Q: The thor and rtx frontends are 90% identical — wouldn't merging them save a lot of code? A: Short-term, yes. But "shared between two ends" means adding a third hardware requires splitting again, every change risks breaking the other side, and the test matrix becomes N×M. With per-hardware files, adding a new hardware is just adding a new file while the existing files stay stable. The total line count is slightly higher, but maintenance entropy is dramatically lower.
Q: KeyError: ... at load time?
A: Some key in your WEIGHT_SPEC doesn't exist in the checkpoint. Inspect the actual safetensors keys:
python -c "from safetensors import safe_open; sf=safe_open('/path/to/model.safetensors', 'pt'); [print(k) for k in list(sf.keys())[:50]]"Q: After loading, cosine is around 0.5?
A: Likely causes: wrong QKV interleave (bad GQA head count), mixing .T.contiguous() with .t().contiguous(), or applying norm_fuse at the wrong point. Start with docs/calibration.md §4 precision journey.

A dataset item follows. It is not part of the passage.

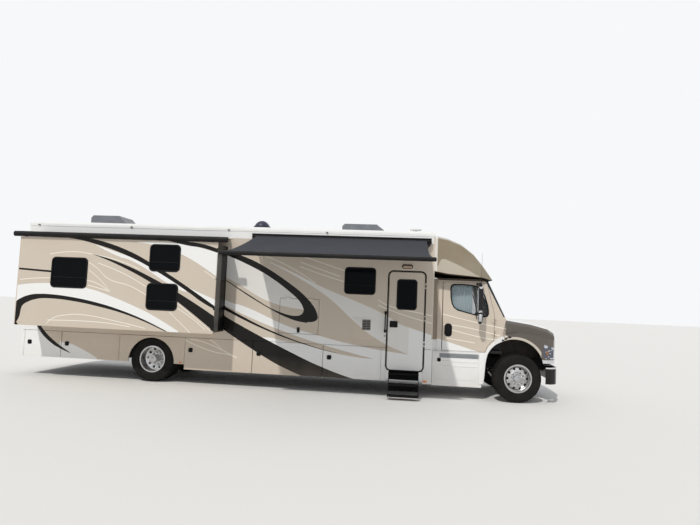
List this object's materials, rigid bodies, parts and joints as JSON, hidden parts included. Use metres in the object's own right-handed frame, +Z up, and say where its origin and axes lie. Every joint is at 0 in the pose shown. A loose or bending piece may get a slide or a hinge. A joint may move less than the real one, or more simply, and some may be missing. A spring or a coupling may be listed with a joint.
{
  "type": "motorhome",
  "caption": "Motorhome on a bonneted truck chassis: long house body with slide-out room, awning, entry steps, baggage doors, tilting hood and steered wheels.",
  "frame": {"origin": "on the ground, at the middle of the whole plan box, awning and mirrors included", "axes": "+X forward, +Y to the driver's side, +Z up"},
  "size_m": [12.19, 4.9579, 3.905],
  "materials": {
    "frame_rails": "gloss",
    "hitch_receiver": "gloss",
    "axles": "gloss",
    "leaf_springs": "gloss",
    "powertrain": "gloss",
    "underfloor_tanks": "gloss",
    "cab_shell": "gloss",
    "windshield": "gloss",
    "cab_interior": "gloss",
    "front_bumper": "gloss",
    "cab_steps": "gloss",
    "house_floor": "gloss",
    "wall_right": "gloss",
    "wall_left": "gloss",
    "wall_front": "gloss",
    "wall_rear": "gloss",
    "roof": "gloss",
    "house_windows": "gloss",
    "cab_cap": "gloss",
    "lower_body_right": "gloss",
    "lower_body_left": "gloss",
    "awning_frame": "gloss",
    "awning_fabric": "matt",
    "topper_fabric": "matt",
    "entry_step": "gloss",
    "roof_equipment": "gloss",
    "lamps": "gloss",
    "hood": "gloss",
    "headlamps": "gloss",
    "grille": "gloss",
    "steering_wheel": "gloss",
    "cab_door_right": "gloss",
    "cab_glass_right": "gloss",
    "cab_door_left": "gloss",
    "cab_glass_left": "gloss",
    "entry_door": "gloss",
    "entry_door_glass": "gloss",
    "compartment_door": "gloss",
    "slide_room": "gloss",
    "slide_glass": "gloss",
    "topper_roller": "gloss",
    "knuckle_right": "gloss",
    "knuckle_left": "gloss",
    "tie_rod": "gloss",
    "front_tyre_right": "gloss",
    "front_rim_right": "gloss",
    "front_tyre_left": "gloss",
    "front_rim_left": "gloss",
    "rear_tyres_right": "gloss",
    "rear_rims_right": "gloss",
    "rear_tyres_left": "gloss",
    "rear_rims_left": "gloss",
    "baggage_door_right_1": "gloss",
    "baggage_door_right_2": "gloss",
    "baggage_door_right_3": "gloss",
    "baggage_door_right_4": "gloss",
    "baggage_door_right_5": "gloss",
    "baggage_door_left_1": "gloss",
    "baggage_door_left_2": "gloss"
  },
  "bodies": {
    "chassis": {"frame_rails": "frame_rails", "hitch_receiver": "hitch_receiver", "axles": "axles", "leaf_springs": "leaf_springs", "powertrain": "powertrain", "underfloor_tanks": "underfloor_tanks", "cab_shell": "cab_shell", "windshield": "windshield", "cab_interior": "cab_interior", "front_bumper": "front_bumper", "cab_steps": "cab_steps", "house_floor": "house_floor", "wall_right": "wall_right", "wall_left": "wall_left", "wall_front": "wall_front", "wall_rear": "wall_rear", "roof": "roof", "house_windows": "house_windows", "cab_cap": "cab_cap", "lower_body_right": "lower_body_right", "lower_body_left": "lower_body_left", "awning_frame": "awning_frame", "awning_fabric": "awning_fabric", "topper_fabric": "topper_fabric", "entry_step": "entry_step", "roof_equipment": "roof_equipment", "lamps": "lamps"},
    "hood": {"hood": "hood", "headlamps": "headlamps", "grille": "grille"},
    "steering_wheel": {"steering_wheel": "steering_wheel"},
    "cab_door_right": {"cab_door_right": "cab_door_right", "cab_glass_right": "cab_glass_right"},
    "cab_door_left": {"cab_door_left": "cab_door_left", "cab_glass_left": "cab_glass_left"},
    "entry_door": {"entry_door": "entry_door", "entry_door_glass": "entry_door_glass"},
    "compartment_door": {"compartment_door": "compartment_door"},
    "slide_room": {"slide_room": "slide_room", "slide_glass": "slide_glass", "topper_roller": "topper_roller"},
    "knuckle_right": {"knuckle_right": "knuckle_right"},
    "knuckle_left": {"knuckle_left": "knuckle_left"},
    "tie_rod": {"tie_rod": "tie_rod"},
    "front_wheel_right": {"front_tyre_right": "front_tyre_right", "front_rim_right": "front_rim_right"},
    "front_wheel_left": {"front_tyre_left": "front_tyre_left", "front_rim_left": "front_rim_left"},
    "rear_wheels_right": {"rear_tyres_right": "rear_tyres_right", "rear_rims_right": "rear_rims_right"},
    "rear_wheels_left": {"rear_tyres_left": "rear_tyres_left", "rear_rims_left": "rear_rims_left"},
    "baggage_door_right_1": {"baggage_door_right_1": "baggage_door_right_1"},
    "baggage_door_right_2": {"baggage_door_right_2": "baggage_door_right_2"},
    "baggage_door_right_3": {"baggage_door_right_3": "baggage_door_right_3"},
    "baggage_door_right_4": {"baggage_door_right_4": "baggage_door_right_4"},
    "baggage_door_right_5": {"baggage_door_right_5": "baggage_door_right_5"},
    "baggage_door_left_1": {"baggage_door_left_1": "baggage_door_left_1"},
    "baggage_door_left_2": {"baggage_door_left_2": "baggage_door_left_2"}
  },
  "joints": [
    {"name": "steer_right", "type": "hinge", "parent": "chassis", "child": "knuckle_right", "pos_m": [5.19, 0.159, 0.495], "axis": [0, 0, 1], "range_deg": [-42, 28]},
    {"name": "steer_left", "type": "hinge", "parent": "chassis", "child": "knuckle_left", "pos_m": [5.19, 1.919, 0.495], "axis": [0, 0, 1], "range_deg": [-42, 28]},
    {"name": "tie_rod_swing", "type": "hinge", "parent": "knuckle_right", "child": "tie_rod", "pos_m": [4.97164, 0.13219, 0.428], "axis": [0, 0, 1], "range_deg": [-28, 42]},
    {"name": "steering_wheel_turn", "type": "hinge", "parent": "chassis", "child": "steering_wheel", "pos_m": [4.455, 1.489, 1.69], "axis": [-0.8155, 0, 0.5787], "range_deg": [-672, 448]},
    {"name": "front_wheel_right_spin", "type": "hinge", "parent": "knuckle_right", "child": "front_wheel_right", "pos_m": [5.21194, -0.01966, 0.51], "axis": [-0.1219, 0.9925, 0], "continuous": true},
    {"name": "front_wheel_left_spin", "type": "hinge", "parent": "knuckle_left", "child": "front_wheel_left", "pos_m": [5.16806, 2.09766, 0.51], "axis": [-0.1219, 0.9925, 0], "continuous": true},
    {"name": "rear_wheels_right_spin", "type": "hinge", "parent": "chassis", "child": "rear_wheels_right", "pos_m": [-2.895, 0.124, 0.51], "axis": [0, 1, 0], "continuous": true},
    {"name": "rear_wheels_left_spin", "type": "hinge", "parent": "chassis", "child": "rear_wheels_left", "pos_m": [-2.895, 1.954, 0.51], "axis": [0, 1, 0], "continuous": true},
    {"name": "hood_tilt", "type": "hinge", "parent": "chassis", "child": "hood", "pos_m": [6.025, 1.039, 0.815], "axis": [0, 1, 0], "range_deg": [0, 60]},
    {"name": "cab_door_right_swing", "type": "hinge", "parent": "chassis", "child": "cab_door_right", "pos_m": [4.735, -0.025, 1.54], "axis": [0, 0, 1], "range_deg": [0, 70]},
    {"name": "cab_door_left_swing", "type": "hinge", "parent": "chassis", "child": "cab_door_left", "pos_m": [4.735, 2.103, 1.54], "axis": [0, 0, -1], "range_deg": [0, 70]},
    {"name": "entry_door_swing", "type": "hinge", "parent": "chassis", "child": "entry_door", "pos_m": [3.198, -0.249, 1.6], "axis": [0, 0, 1], "range_deg": [0, 100]},
    {"name": "compartment_door_lift", "type": "hinge", "parent": "chassis", "child": "compartment_door", "pos_m": [0.46, -0.249, 2.02], "axis": [-1, 0, 0], "range_deg": [0, 85]},
    {"name": "slide_room_travel", "type": "slide", "parent": "chassis", "child": "slide_room", "axis": [0, 1, 0], "range_m": [0, 0.65], "deforming": ["topper_fabric"]},
    {"name": "baggage_door_right_1_swing", "type": "hinge", "parent": "chassis", "child": "baggage_door_right_1", "pos_m": [-5.083, -0.249, 0.738], "axis": [0, 0, 1], "range_deg": [0, 90]},
    {"name": "baggage_door_right_2_swing", "type": "hinge", "parent": "chassis", "child": "baggage_door_right_2", "pos_m": [-3.668, -0.249, 0.738], "axis": [0, 0, 1], "range_deg": [0, 90]},
    {"name": "baggage_door_right_3_swing", "type": "hinge", "parent": "chassis", "child": "baggage_door_right_3", "pos_m": [-0.554, -0.249, 0.683], "axis": [0, 0, 1], "range_deg": [0, 90]},
    {"name": "baggage_door_right_4_swing", "type": "hinge", "parent": "chassis", "child": "baggage_door_right_4", "pos_m": [1.025, -0.249, 0.683], "axis": [0, 0, 1], "range_deg": [0, 90]},
    {"name": "baggage_door_right_5_swing", "type": "hinge", "parent": "chassis", "child": "baggage_door_right_5", "pos_m": [2.302, -0.249, 0.683], "axis": [0, 0, 1], "range_deg": [0, 90]},
    {"name": "baggage_door_left_1_swing", "type": "hinge", "parent": "chassis", "child": "baggage_door_left_1", "pos_m": [-3.668, 2.327, 0.738], "axis": [0, 0, -1], "range_deg": [0, 90]},
    {"name": "baggage_door_left_2_swing", "type": "hinge", "parent": "chassis", "child": "baggage_door_left_2", "pos_m": [2.302, 2.327, 0.683], "axis": [0, 0, -1], "range_deg": [0, 90]}
  ],
  "couplings": [
    {"joint": "steer_left", "follows": "steer_right", "ratio": 1},
    {"joint": "tie_rod_swing", "follows": "steer_right", "ratio": -1},
    {"joint": "steering_wheel_turn", "follows": "steer_right", "ratio": 16}
  ]
}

Q: CUDA Graph capture fails?
A: Your forward contains a dynamic allocation or a conditional branch that causes capture to take a different kernel path. Details in kernel_fusion.md §6.

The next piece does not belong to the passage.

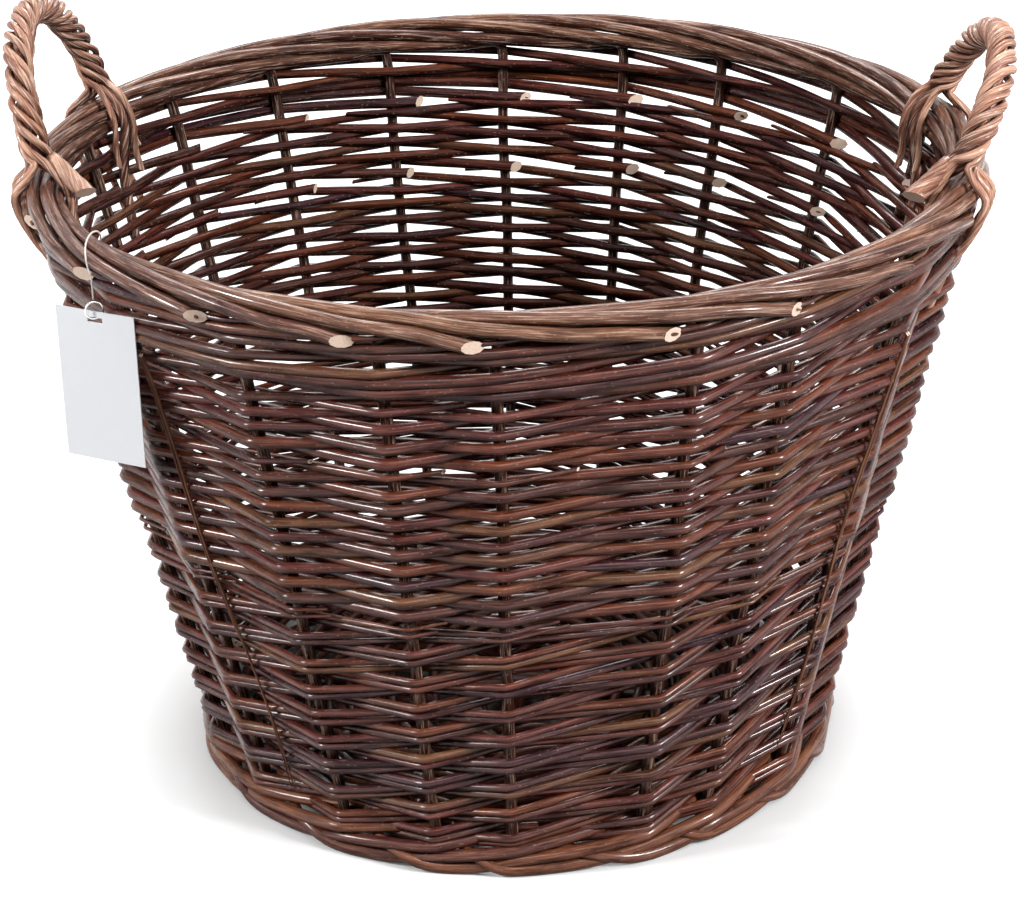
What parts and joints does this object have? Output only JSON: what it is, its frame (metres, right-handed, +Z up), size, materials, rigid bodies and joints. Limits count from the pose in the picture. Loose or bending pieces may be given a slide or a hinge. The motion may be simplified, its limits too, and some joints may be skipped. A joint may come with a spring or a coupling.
{
  "type": "wicker harvest basket",
  "caption": "Round tapered willow basket with an open weave, a thick rolled border, two roped side handles and a small hanging card tag.",
  "frame": {"origin": "centre of the foot on the floor, on the middle line of the wall", "axes": "+Z up, +X towards the right handle, -Y towards the viewer of the picture"},
  "size_m": [0.5338, 0.4917, 0.425],
  "materials": {
    "wall_willow": "unpeeled bark, satin",
    "stake_willow": "unpeeled bark, satin",
    "foot_willow": "unpeeled bark, satin",
    "base_willow": "unpeeled bark, satin",
    "handle_willow": "unpeeled bark, satin",
    "split_willow": "split rod, satin",
    "thread": "thin cotton thread",
    "ring_metal": "bright wire",
    "card": "smooth white card"
  },
  "bodies": {
    "basket": {"base_stick_1": "base_willow", "base_stick_2": "base_willow", "base_stick_3": "base_willow", "base_stick_4": "base_willow", "base_stick_5": "base_willow", "base_slath_tie": "base_willow", "base_weave": "base_willow", "foot_rods": "foot_willow", "stake_01": "stake_willow", "stake_02": "stake_willow", "stake_03": "stake_willow", "stake_04": "stake_willow", "stake_05": "stake_willow", "stake_06": "stake_willow", "stake_07": "stake_willow", "stake_08": "stake_willow", "stake_09": "stake_willow", "stake_10": "stake_willow", "stake_11": "stake_willow", "stake_12": "stake_willow", "stake_13": "stake_willow", "stake_14": "stake_willow", "stake_15": "stake_willow", "stake_16": "stake_willow", "stake_17": "stake_willow", "stake_18": "stake_willow", "stake_19": "stake_willow", "stake_20": "stake_willow", "paired_weavers": "wall_willow", "middle_weavers": "wall_willow", "upper_weavers": "wall_willow", "close_weavers": "wall_willow", "left_side_strand": "split_willow", "right_side_strand": "split_willow", "left_handle_bow": "handle_willow", "left_handle_rope": "handle_willow", "right_handle_bow": "handle_willow", "right_handle_rope": "handle_willow", "tag_thread_loop": "thread"},
    "hanger": {"tag_thread": "thread", "tag_ring": "ring_metal"},
    "card": {"tag_card": "card"}
  },
  "joints": [
    {"name": "tag_swing", "type": "hinge", "parent": "basket", "child": "hanger", "pos_m": [-0.20569, -0.14998, 0.33743], "axis": [-0.6264, 0.7795, 0], "range_deg": [0, 90]},
    {"name": "card_swing", "type": "hinge", "parent": "hanger", "child": "card", "pos_m": [-0.20569, -0.14998, 0.31418], "axis": [-0.8988, 0.4384, 0], "range_deg": [-5, 28]}
  ]
}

Q: JAX loading takes ~40s — too slow?
A: That's the expected first-load cost. Keep weight_cache=True (the default); subsequent loads are ~5s. If you changed the WEIGHT_SPEC's cache key, you need rm -rf ~/.flash_rt/weights/ so the cache can be rebuilt.
Q: New model OOMs on Thor?
A: Thor has 122Gi of unified memory. Check: (1) free -h shows free memory greater than model size × 1.5; (2) no other pipeline is running concurrently; (3) the previous weight_cache version has been cleaned up.